Over the past three months, excavators lifted atop the building systematically demolished it floor by floor. Just one floor remains and the construction crews are now removing the building’s foundations and pillars on the ground.
In a common scene outside every building destroyed by the war, workers separated twisted rebar iron from the debris, to be straightened out and re-used in things like boundary walls and ground slabs.
Israel and Egypt have maintained a crippling blockade on Gaza for the past 15 years, restricting the entry of badly needed construction materials. Israel says such restrictions are needed to prevent Hamas from diverting goods like concrete and steel for military use. Since 2014, it has allowed some imports under the supervision of the United Nations. But thousands of homes need to be repaired or rebuilt, and shortages are rampant.
The UNDP has put tight restrictions on its recycling effort. It says that renewed rubble is not safe enough for use in building homes and buildings. Instead, it allows it to be used only for road projects.
“We do not recommend any of the rubble to be used for any reconstruction as such, because it is not a good quality material for reconstruction,” said Yvonne Helle, a UNDP spokeswoman. She said the metal is separated and returned to the buildings’ owners because it “also has a value.”
On a recent day, trucks trickled into a lowland in central Gaza near the Israeli frontier, carrying large chunks from the Al-Jawhara tower. The site, adjacent to a mountain of garbage serving as Gaza’s main landfill, is overseen by the UNDP.
A wheel loader filled a bucket with debris that was tossed into a crushing machine. It produces large pieces of aggregate that the site supervisor said could be used as a base under the asphalt layer in street construction. Because of safety concerns, they are not allowed to crush the rubble into smaller aggregate that could be used in house construction.
The trucks then return to Gaza City where the UNDP is funding a road project, providing a much-needed source of work in a territory with nearly 50% unemployment.
The U.N. road projects have provided a partial solution for the rubble problem, but most of Gaza’s debris continues to make its way into the desperate private sector.
Sarhan, the Housing Ministry official, said it is forbidden to use recycled rubble in major construction. But he said enforcing that ban is extremely difficult and much of the material is creeping back into the local construction markets.
Ahmed Abu Asaker, an engineer from the Gaza Contractors’ Union, said many brick factories use the local aggregate, which he said is not a “great concern.” He said there have been a few isolated cases of it being mixed into concrete, which is far more dangerous.
There have not been any reports of building collapses. But Abu Asaker estimates that thousands of homes have been built with materials from recycled rubble since 2014.

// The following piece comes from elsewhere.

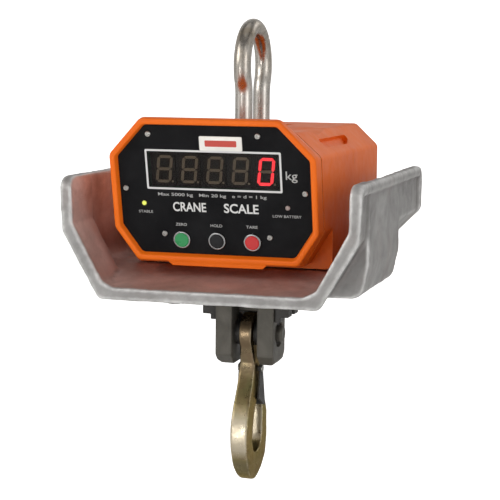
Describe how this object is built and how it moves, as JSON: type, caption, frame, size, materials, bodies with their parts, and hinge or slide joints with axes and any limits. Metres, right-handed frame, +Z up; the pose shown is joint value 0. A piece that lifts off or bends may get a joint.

Just north of the UNDP processing center, about 50 rubble crushers were hard at work at a private facility on a recent day, producing different kinds of aggregate.
The most popular items are the “sesame,” which is used for making cinder blocks, and the “lentil-like” grind sent to cement-mixing factories.
Around the crushers were mounds of small aggregate, with tiny pieces of shredded plastic, cloth and wood clearly mixed in.
Antar al-Katatni, who runs a nearby brick factory, says he makes bricks using the sesame aggregate. He acknowledged the material has impurities like sand, but there is an upside. “It makes more bricks,” he said.
He said engineers do not buy his blocks for internationally funded projects, because they are not allowed to do so, “but poor people do.”
A brick costs two shekels, or about 65 cents, when it’s made with higher quality Israeli-imported aggregate. The price for the ones he makes are slightly cheaper, at 1.7 or 1.8 shekels. When a typical project might require several thousand bricks, even the small price difference can add up for a poor family.
Sarhan said that given the blockade and Gaza’s numerous other problems, it is difficult to regulate the gray market industry.
“We cannot patrol or control every citizen,” he said. “That’s why you may find someone used recycled rubble here or there.”